Re: Topographic horror
Posted by: Platypus (IP Logged)
Date: 26 August, 2019 11:19AM
Minicthulhu Wrote:
-------------------------------------------------------
> Thanks, but by using the term "topographic horror"
> I mean stories where there is something wrong with
> the landscape. In "Bad Lands", a parallel reality
> is superimposed on the hilly terrain, in "The Dead
> Valley", something strange and deadly, inherent in
> the valley itself, draws the unfortunate to their
> death. I am looking for for this kind of horror.

"Genius Loci" by CAS.

"The Children of the Pool", by Arthur Machen (we were just discussing this).

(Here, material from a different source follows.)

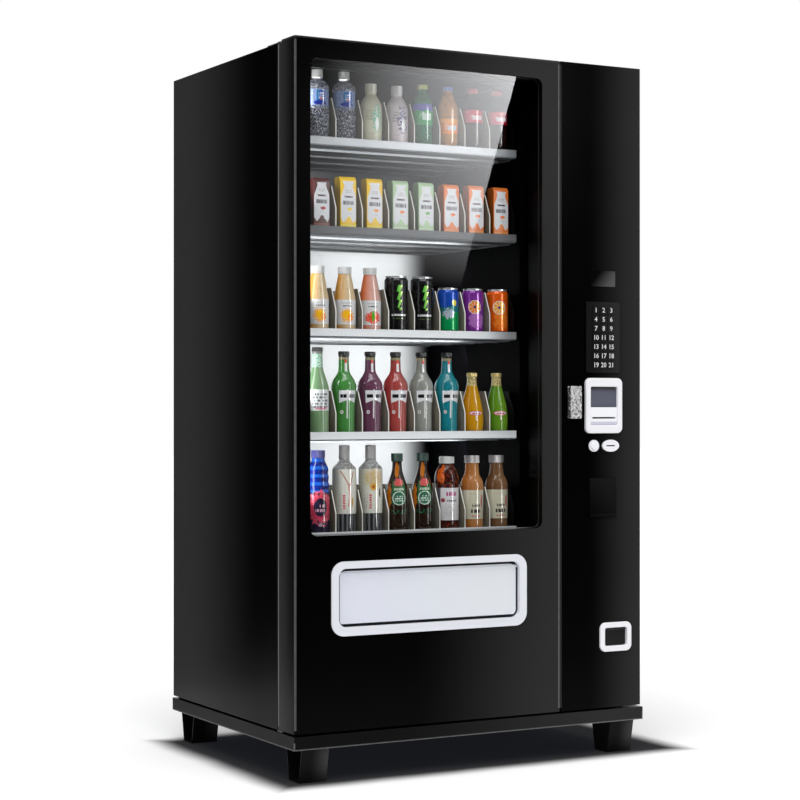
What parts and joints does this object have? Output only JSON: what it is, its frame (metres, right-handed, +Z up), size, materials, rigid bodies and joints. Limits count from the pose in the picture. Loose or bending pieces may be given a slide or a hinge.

"The Lurking Fear", by HPL. I list this because at least one of the subjectively horrible topographical features of the region turns out to have actual plot relevance.

"The Moon-Bog", by HPL: The Bog That Must Not Be Drained.

"The Colour out of Space", by HPL: Explains how "The Blasted Heath" got its name.

"From the Tideless Sea", by William Hope Hodgson, and his other so-called 'Sargasso Sea' stories (including the novel The Boats of the Glen Carrig): In these tales the the weed-sea-scape itself is pretty much the star, though of course it also hides many dangerous critters. But I don't know if you'd call a sea-scape "topographical", even when covered with dense weeds.

The Lord of the Rings by Tolkien, features at least one each of an evil forest, evil marsh, and evil mountain. See also The Hobbit, for another evil forest.



Edited 3 time(s). Last edit at 26 Aug 19 | 11:29AM by Platypus.

Re: Topographic horror
Posted by: Dale Nelson (IP Logged)
Date: 26 August, 2019 11:36AM
That Withywindle Valley section of The Fellowship of the Ring. Excellent stuff.

Several Algernon Blackwood stories have a strong sense of place -- "The Willows" (Danube), "The Wendigo" (Ontario, I think), "The Camp of the Dog" (Swedish islands), etc. The sense of place in these stories can be more compelling than the specific horror (especially with the "Camp" story). It's not simple horror that Blackwood tries to evoke, but a sense of wonder too.

S. King's "N," in Just After Sunset.

John Gordon's The House on the Brink is certainly among the things you are looking for.

Again, Garner's The Owl Service -- it would be a shame to miss that one.

Re: Topographic horror
Posted by: Dale Nelson (IP Logged)
Date: 26 August, 2019 01:28PM
Don't miss De la Mare's short story "Crewe."

Perhaps L. P. Hartley's "Podolo" would be to your liking, although it's a bit of a stretch.